#23: The energy we squander

The Legos were everywhere, scattered on the basement floor. Your sisters had made a decent attempt at cleaning but you were distracted as you typically are. Listlessly picking up pieces, drifting back into play despite the call for dinner, letting your sisters do the bulk of the work.  I finally allowed your sisters up but insisted that you stay downstairs to finish. After some push back (and a couple of collapsing fits onto the floor) you were almost done.

I spied an errant molecule of Legos lying on the floor near the couch. “If you pick that up, you’re done,” I offered.

From your place on the floor a few feet away, I saw you look over there with exasperation and quickly look away. “I DON’T SEE IT!” you yell with frustration.

“Right over there.” I pointed again from where I’m standing in the stairs.

You barely looked. “I don’t see where you’re pointing! I need help! ”

My temper started to bubble up at this point. “Get up off the floor. Walk over there, and you’ll see it.”

After some protests and crying, you eventually get off the floor and stomp over there. You stand right next to the molecule – yellow and blue, hard to miss – and looked down. “I DON’T SEE ANYTHING!”

Now I’m bubbled over. “IT’s RIGHT THERE. NEXT TO THE PILLOW.” I pointed to it in earnest.

“I DON’T SEE ANYTHING! COME OVER AND HELP ME.” You swiped the pillow next to it, sending the molecule under the couch.

You turned back toward me and I yelled, “You saw it! It was right there!”  I saw a hint of a sheepish smile before you frowned again.

“NO I DIDN’T!” you insisted.

After arguing back and forth, I finally said “Alright, I’m going upstairs. You stay down here until you find it.”

As I took one step up those stairs, you unfurled yourself from the fetal position you were in and crawled over to the couch.  You peered underneath and said, “Oh there it is!”. Miracle! You grabbed it, threw it on the table with the rest of the bricks and-  barely meeting my glare – ran  up the stairs behind me.

Later that night, while I put you to bed and my temper had quieted,  I asked you gently to tell me the truth. “Just tell me the truth, did you see those blocks?” You looked at me and then put your head under the blanket, unable to look at me. “It’s okay,” I continued. “I’d rather you tell me the truth.”

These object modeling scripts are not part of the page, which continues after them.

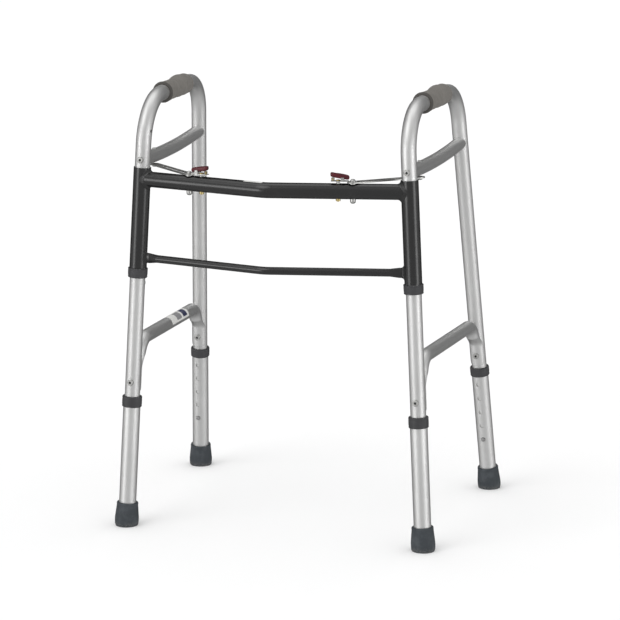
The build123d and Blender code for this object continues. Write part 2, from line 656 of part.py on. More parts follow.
# ---- telescopic legs ----
def leg_parts(which):
    """Extension, collar, rubber tip, snap button and its spring for the front or rear leg."""
    plane = leg_planes[which]
    inner_r = extension_d / 2 - extension_wall
    tube_top = collar_top_h[which] - collar_lip_h

    def ring(h0, h1, outer, inner):
        """A ring round the leg between two heights."""
        flat = plane.offset(h0) * (Circle(outer) - Circle(inner))
        return extrude(flat, h1 - h0)

    extension = ring(extension_foot_h, tube_top, extension_d / 2, inner_r)
    for i in range(hole_count):
        at = plane.origin + plane.z_dir * (first_hole_h[which] + i * hole_pitch)
        drill = Plane(origin=at, z_dir=plane.y_dir)
        extension -= extrude(drill * Circle(hole_d / 2), extension_d)

    collar_plane = plane.offset(collar_bottom_h[which])
    collar = extrude(collar_plane * Circle(collar_d / 2), collar_h[which])
    rims = collar.edges().filter_by(GeomType.CIRCLE).group_by(seat_axis(collar_plane))
    collar = fillet(rims[0] + rims[-1], collar_edge_r)
    collar -= extrude(collar_plane * Circle(extension_d / 2), collar_h[which] - collar_lip_h)
    collar -= extrude(collar_plane * Circle(inner_r), collar_h[which])

    tip_belly_r = extension_d / 2 + tip_belly_wall
    tip_sole_r = extension_d / 2 + tip_sole_wall
    foot_edge = ThreePointArc(
        (tip_sole_r - tip_edge_in, 0), (tip_sole_r + tip_edge_out, tip_edge_turn_h),
        (tip_belly_r, tip_edge_h),
    )
    profile = Polyline(
        (tip_belly_r, tip_edge_h), (tip_belly_r, tip_belly_h),
        (extension_d / 2 + tip_rim_wall, tip_h),
        (extension_d / 2, tip_h), (extension_d / 2, extension_foot_h), (0, extension_foot_h),
        (0, -tip_edge_h), (tip_sole_r - tip_edge_in, -tip_edge_h), (tip_sole_r - tip_edge_in, 0),
    )
    outline = Plane(origin=plane.origin, x_dir=plane.x_dir, z_dir=plane.y_dir * -1)
    tip = revolve(outline * make_face(foot_edge + profile), Axis(plane.origin, plane.z_dir))
    tip -= Pos(plane.origin.X, plane.origin.Y, -tip_h) * Box(2 * tip_h, 2 * tip_h, 2 * tip_h)

    at = plane.origin + plane.z_dir * first_hole_h[which]
    push = Plane(origin=at, z_dir=plane.y_dir)
    face_r = extension_d / 2 + button_proud
    button = extrude(push.offset(button_root_r) * Circle(button_d / 2), face_r - button_root_r)
    button = fillet(button.edges().filter_by(GeomType.CIRCLE).group_by(seat_axis(push))[-1], button_edge_r)
    button += extrude(push.offset(button_root_r) * Circle(button_flange_d / 2), button_flange_h)

    # the leaf spring is a V that presses the button out and bears on the far wall
    wall_r = side_r - side_tube_wall
    leaf_y = button_root_r - spring_strip / 2 - seat_gap
    far_y = -(wall_r - spring_far_gap)
    leaf = Plane(origin=at, x_dir=plane.y_dir, z_dir=plane.x_dir)
    up = 1 if leaf.y_dir.dot(plane.z_dir) > 0 else -1
    bends = Polyline(
        (leaf_y, up * spring_top), (leaf_y, -up * spring_tail), (0, -up * spring_length),
        (far_y, -up * spring_far_tail),
    )
    spring = extrude(leaf * trace(bends, spring_strip), spring_strip_w / 2, both=True)
    return {
        "leg_extension": extension, "leg_collar": collar, "rubber_tip": tip,
        "snap_button": button, "snap_spring": spring,
    }


legs = {which: leg_parts(which) for which in ("front", "rear")}


# ---- nodes ----
right_parts = {
    "side_tube": side_tube, "upper_brace": upper_brace, "lower_brace": lower_brace,
    "hand_grip": hand_grip, "brace_screws": brace_screws, "brace_nuts": brace_nuts,
    "sleeve_collar": sleeve_collar, "collar_rivet": collar_rivet, "link_bolt": link_bolt,
    "link": link, "link_nut": link_nut, "pivot_sleeve": pivot_sleeve,
    "catch_strip": catch_strip, "lever_arm": lever_arm, "lever_grip": lever_grip,
    "snap_springs": [legs["front"]["snap_spring"], legs["rear"]["snap_spring"]],
}
for which, pieces in legs.items():
    for name, piece in pieces.items():
        if name != "snap_spring":
            right_parts[f"{which}_{name}"] = piece
shared_pairs = {
    "guide_bolts": guide_bolt, "guide_washers": guide_washer, "guide_spacers": guide_spacer,
    "guide_nuts": guide_nut, "catch_bolts": catch_bolt, "catch_spacers": catch_spacer,
    "catch_nuts": catch_nut, "catch_springs": catch_spring, "lever_pins": lever_pin,
}


def solids_of(piece):
    """The solids of one piece or of a list of pieces."""
    if isinstance(piece, list):
        return [solid for item in piece for solid in item.solids()]
    return piece.solids()


nodes = {"upper_crossbar": upper_crossbar.solids(), "lower_crossbar": lower_crossbar.solids()}
for name, piece in right_parts.items():
    nodes[f"right_{name}"] = solids_of(piece)
    nodes[f"left_{name}"] = [mirror(solid, about=Plane.YZ) for solid in solids_of(piece)]
for name, piece in shared_pairs.items():
    right_solids = solids_of(piece)
    nodes[name] = right_solids + [mirror(solid, about=Plane.YZ) for solid in right_solids]

# the origin is the middle of the footprint, on the floor
extent = Compound(children=[Compound(solids) for solids in nodes.values()]).bounding_box()
shift = Vector(0, -(extent.min.Y + extent.max.Y) / 2, 0)
for name, solids in nodes.items():
    moved = [Pos(shift.X, shift.Y, shift.Z) * solid for solid in solids]
    export_step(moved[0] if len(moved) == 1 else Compound(children=moved), f"parts/{name}.step")
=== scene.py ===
"""Looks of the folding walking frame, built round its packed mechanical frame.

The tubes, bolts, links and buttons keep their own meshes and get better finishes. Grips, rubber
tips, collars, lower braces, levers, screw heads, welds and labels are new surfaces, each a formula
on a grid.
"""
import json
import logging
import math
from dataclasses import dataclass, field
from enum import Enum
from typing import Any, Callable, Dict, List, Optional, Sequence, Tuple, Union

import bpy
import numpy as np
from mathutils import Matrix, Vector


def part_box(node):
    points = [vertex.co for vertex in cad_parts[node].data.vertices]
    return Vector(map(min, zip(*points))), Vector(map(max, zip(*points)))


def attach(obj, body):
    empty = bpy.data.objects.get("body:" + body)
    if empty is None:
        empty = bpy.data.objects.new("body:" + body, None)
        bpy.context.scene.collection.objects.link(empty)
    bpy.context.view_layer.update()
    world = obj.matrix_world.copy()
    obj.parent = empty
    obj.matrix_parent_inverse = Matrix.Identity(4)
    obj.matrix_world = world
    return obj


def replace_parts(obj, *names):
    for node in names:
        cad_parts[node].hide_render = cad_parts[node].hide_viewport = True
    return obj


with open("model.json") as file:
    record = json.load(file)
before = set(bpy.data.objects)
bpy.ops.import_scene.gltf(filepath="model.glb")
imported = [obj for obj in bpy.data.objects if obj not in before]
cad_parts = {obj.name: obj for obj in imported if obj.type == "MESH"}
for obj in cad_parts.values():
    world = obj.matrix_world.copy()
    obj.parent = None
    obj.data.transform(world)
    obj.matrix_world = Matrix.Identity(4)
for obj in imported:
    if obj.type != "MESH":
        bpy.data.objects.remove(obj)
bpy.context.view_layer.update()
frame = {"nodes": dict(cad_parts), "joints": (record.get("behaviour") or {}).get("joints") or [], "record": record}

LOG = logging.getLogger("walking_frame")
MM = 0.001
FREE = 0.05 * MM
GROOVE_DEPTH = 0.35 * MM
GROOVE_WIDTH = 0.7 * MM
RECORD: Dict[str, Any] = frame["record"]
JOINTS: Dict[str, Dict[str, Any]] = {joint["name"]: joint for joint in frame["joints"]}
SOLES: Dict[str, Dict[str, Any]] = {mount["name"]: mount for mount in RECORD["mounts"]}

Array = np.ndarray
Colour = Tuple[float, float, float]
Shape = Callable[[Array, Array, Array], Array]


class Side(Enum):
    """The two side frames; the right one stands on the side of positive X."""

    LEFT = "left"
    RIGHT = "right"


class Leg(Enum):
    """The two legs of a side frame."""

    FRONT = "front"
    REAR = "rear"


# ---------------------------------------------------------------- lines and grids


def unit(vector: Sequence[float]) -> Array:
    """The vector at length one."""
    array = np.asarray(vector, float)
    return array / np.linalg.norm(array)


def ease(value: Array, low: float, high: float) -> Array:
    """A smooth step: 0 below low, 1 above high, and 3t^2 - 2t^3 between them."""
    share = np.clip((np.asarray(value, float) - low) / (high - low), 0.0, 1.0)
    return share * share * (3.0 - 2.0 * share)


def bump_at(value: Array, centre: float, width: float) -> Array:
    """A bell: exp(-((value - centre) / width)^2)."""
    return np.exp(-(((np.asarray(value, float) - centre) / width) ** 2))


@dataclass(frozen=True)
class Line:
    """A straight axis: a foot point, a direction, and two directions square to it."""

    foot: Array
    up: Array
    across: Array
    beside: Array

    @classmethod
    def through(cls, foot: Sequence[float], up: Sequence[float], hint: Sequence[float]) -> "Line":
        """An axis whose across direction is the part of hint square to it.

        Args:
            foot: A point of the axis.
            up: Its direction.
            hint: A direction that is not parallel to it.

        Returns:
            The axis, with beside = up x across.
        """
        direction = unit(up)
        across = unit(np.asarray(hint, float) - direction * np.dot(hint, direction))
        return cls(np.asarray(foot, float), direction, across, np.cross(direction, across))

    def at(self, height: float) -> Array:
        """The point of the axis at that height."""
        return self.foot + self.up * height

    def round(self, radius: Array, height: Array, angle: Array) -> Array:
        """Points at a radius, height and angle about the axis, as whole arrays."""
        spoke = np.cos(angle)[..., None] * self.across + np.sin(angle)[..., None] * self.beside
        return self.foot + np.asarray(height)[..., None] * self.up + np.asarray(radius)[..., None] * spoke

    def span(self, node: str) -> Tuple[float, float]:
        """The lowest and highest height along this axis of a node's mesh."""
        heights = (points_of(node) - self.foot) @ self.up
        return float(heights.min()), float(heights.max())


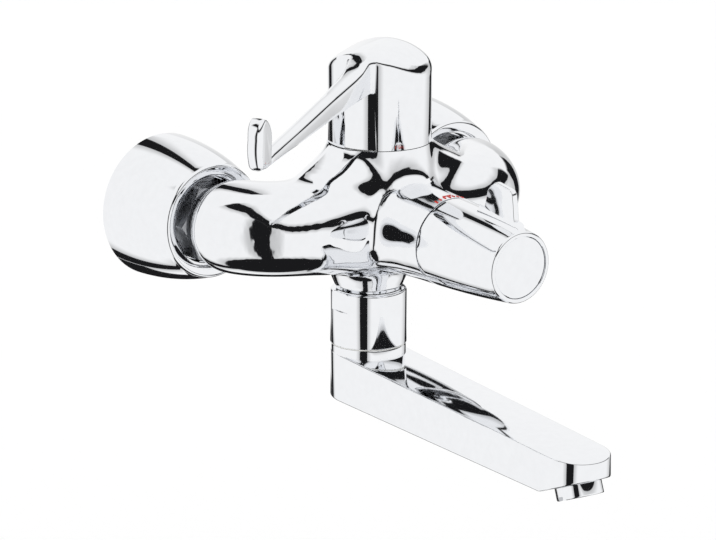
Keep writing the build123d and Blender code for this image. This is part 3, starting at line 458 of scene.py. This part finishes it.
# Casting
def inlet_run(side):
    """Pipe from an inlet to the middle of the bar: oval rings drawn out round its bend and along X."""
    bend = 33.0
    face = 47.0
    x = side * INLET_X
    pivot = (x - side * bend, -face)
    round_the_bend = [
        (0, 17.9, 17.9), (3, 19.8, 19.8), (6, 21.5, 21.5), (10, 22.8, 22.7), (15, 23.6, 23.3),
        (22, 24.0, 23.5), (30, 24.5, 23.5), (40, 25.1, 23.5), (50, 25.7, 23.5), (60, 26.2, 23.5),
        (70, 26.5, 23.6), (80, 26.6, 24.0), (90, 26.5, 24.8)]
    along_the_bar = [(35, 26.4, 25.8), (28, 26.6, 26.8), (14, 27.6, 28.1), (-1, 28.2, 28.5)]
    rings = []
    for angle, half_width, half_height in round_the_bend:
        t = math.radians(angle)
        along, forward = pivot[0] + side * bend * math.cos(t), pivot[1] - bend * math.sin(t)
        rings.append((along, forward, angle, half_width, half_height))
    for out, half_width, half_height in along_the_bar:
        rings.append((side * out, -face - bend, 90, half_width, half_height))
    x0, y0, angle0, wide0, high0 = rings[0]
    run = start(bpy.ops.mesh.primitive_circle_add, "inlet_run", vertices=96, radius=wide0 * MM,
                fill_type="NOTHING", location=mm(x0, y0, UNION_OFFSET), rotation=(FRONT, 0, 0))
    put(run, NOWHERE)
    edit(run)
    for x1, y1, angle1, wide1, high1 in rings[1:]:
        here = mm(x1, y1, UNION_OFFSET)
        bpy.ops.mesh.extrude_region_move(TRANSFORM_OT_translate={"value": mm(x1 - x0, y1 - y0, 0)})
        further = side * math.radians(angle1 - angle0)
        bpy.ops.transform.rotate(value=further, orient_axis="Z", center_override=here)
        wider = wide1 / wide0
        bpy.ops.transform.resize(value=(wider, wider, high1 / high0), center_override=here)
        x0, y0, angle0, wide0, high0 = x1, y1, angle1, wide1, high1
    bpy.ops.mesh.select_all(action="SELECT")
    bpy.ops.mesh.fill_holes(sides=0)
    bpy.ops.mesh.select_all(action="SELECT")
    bpy.ops.mesh.normals_make_consistent(inside=False)
    leave()
    return run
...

After a short pause, I heard your soft voice  from underneath the blanket. “I did.”

The thing is, I get it.  It strikes me that I’m 37 years your senior and I’ve done the exact same thing, time and time again. Maybe not with Legos, but I’ve studiously avoided looking at the thing that was right in front of me. In fact, I’ve put considerable resources in expressly avoiding looking at it. I might actually have a special talent for denial and avoiding the thing I don’t want to look at.

Inevitably whenever I do end up looking at the Lego in the room, I wonder why I spent so much time denying its existence. I spend way more energy in avoiding it than I do acknowledging and tackling it. I once spent 2 weeks avoiding a work task that literally took me 20 minutes to do. When I was younger and my financial condition a bit more precarious, I left bills unopened because I was afraid to look at the amount.  Some of my behaviors and attitudes existed longer than they otherwise would have due to my deliberate avoidance of scrutiny.

Perhaps it’s part of the human condition, a resistance to change and a tendency to cling to the status quo. The known versus the unknown, no matter how miserable the known is.  It’s marginally easier with age and wisdom, but it’s certainly still part of my repertoire of behaviors.

So when you shrug your shoulders and say, “I don’t know” when I ask you why you did what you did, I don’t need further explanation. I don’t know why I do it as well – I just know that I wish I didn’t.